El sacerdocio egipcio constituía una fuerza tan grande como un Estado dentro del propio Estado, y cuando brotaban las grandes revoluciones populares que, como la del año 2360 a. C., hacían peligrar su poderío, ellos sabían esperar o sacar partido de la revuelta para afianzar al fin su dominio con más fuerza; así, por ejemplo, en una época posterior en que, tras los ensayos del místico humanista antisacerdotal Amenhotep IV, este logró gobernar sin el control de Amón y del sacerdocio, su empeño revolucionario terminó en un rotundo fracaso, porque los sacerdotes recuperaron con su sucesor, Tut-Ank-Amon, el prestigio mágico con un influjo mayor aún.
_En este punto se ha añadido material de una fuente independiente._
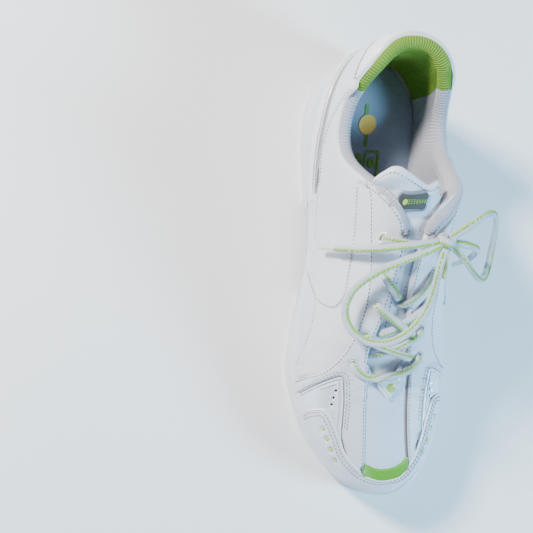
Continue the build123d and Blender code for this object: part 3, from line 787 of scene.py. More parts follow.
def moulded(name, colour, shade, roughness=0.5, coat=0.0):
    """Moulded foam or rubber: faint speckle, scuffs and a slightly uneven skin."""
    paint = Paint(name, colour, roughness, Coat_Weight=coat, Coat_Roughness=0.2)
    speckle = paint.cells(900.0, feature="SMOOTH_F1")
    scuff = paint.ramp(paint.noise(22.0, 6.0, rough=0.7), 0.0, 1.0, 0.52, 0.72)
    paint.tint(paint.blend(paint.math("MULTIPLY", scuff, 0.7), colour, shade))
    paint.gloss(paint.ramp(scuff, roughness, roughness + 0.2))
    paint.relief(speckle, 0.00005)
    paint.relief(paint.noise(140.0, 3.0), 0.00025, 0.5)
    return paint.material


def thread(name, colour, shade, metallic=0.0, roughness=0.6):
    """Twisted thread."""
    paint = Paint(name, colour, roughness, metallic)
    twist = paint.waves(900.0, direction="DIAGONAL", distortion=1.0)
    paint.tint(paint.blend(twist, colour, shade))
    paint.relief(twist, 0.00006)
    return paint.material


def lace_cloth(name, colour, shade):
    """Flat braid: two sets of diagonal strands, with painted shade in the hollows between them."""
    paint = Paint(name, colour, 0.75, Sheen_Weight=0.3)
    turns_round, turns_along = 3.1416 * 5, 3.1416 * 160
    one = paint.waves(1.0, paint.flat((turns_round, turns_along, 1)), "DIAGONAL")
    two = paint.waves(1.0, paint.flat((-turns_round, turns_along, 1)), "DIAGONAL")
    braid = paint.math("MAXIMUM", one, two)
    tone = paint.blend(paint.noise(60.0, 3.0), colour, shade)
    # painted shade: the hollows between the braid's strands are darkened towards a duller copy of the shade
    # colour
    paint.tint(paint.blend(paint.ramp(braid, 0.55, 0.0, 0.3, 0.9), tone, tuple(0.78 * c for c in shade)))
    paint.relief(braid, 0.0003)
    paint.relief(paint.noise(3000.0, 2.0), 0.00006)
    return paint.material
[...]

Los recursos de lo que hoy constituye una infantil física recreativa fueron explorados por el sacerdote egipcio con gran éxito para sus prodigios. Ahora bien, el conjunto de conocimientos físico-químicos, astronómicos, incluso psicológicos necesarios para embaucar al pueblo implicaban un nivel cultural superior, atesorado entre los magos y sacerdotes quizá como pobres residuos de alguna civilización anterior desaparecida y de la que aún no se tiene noticia histórica.
Incluso sin ningún artificio físico, los magos muy entrenados eran capaces de «hacer ver», mediante alucinaciones, apariciones engañosas, o «hacer desaparecer», por sugestión del observador, algún objeto presente.
Cuando el individuo cree ver, mirando al exterior, lo que en realidad ve dentro de sí en sus representaciones mentales que une a las sensaciones externas, fundiéndolas en un estado tan difícil de discernir por él, es capaz entonces de afirmar que ha visto lo que no ha existido realmente en el exterior, más allá de su propia ilusión. Este es, a través de la historia de la magia, el punto de partida de su poder subyugante, ejercido en un ambiente propicio. De este modo, cuando leemos que un mago egipcio 7 echó al agua, delante del rey, un pequeño cocodrilo modelado con cera, y el rey «lo vio» crecer y crecer en el agua hasta transformarse en un auténtico cocodrilo que nadaba, se sumergía y volvía a la superficie, siguiendo las órdenes del mago, es indudable que el faraón no se daba cuenta de que creía ver en el exterior lo que solamente era una serie de representaciones mentales, que asociaba a lo que realmente le transmitían sus sentidos.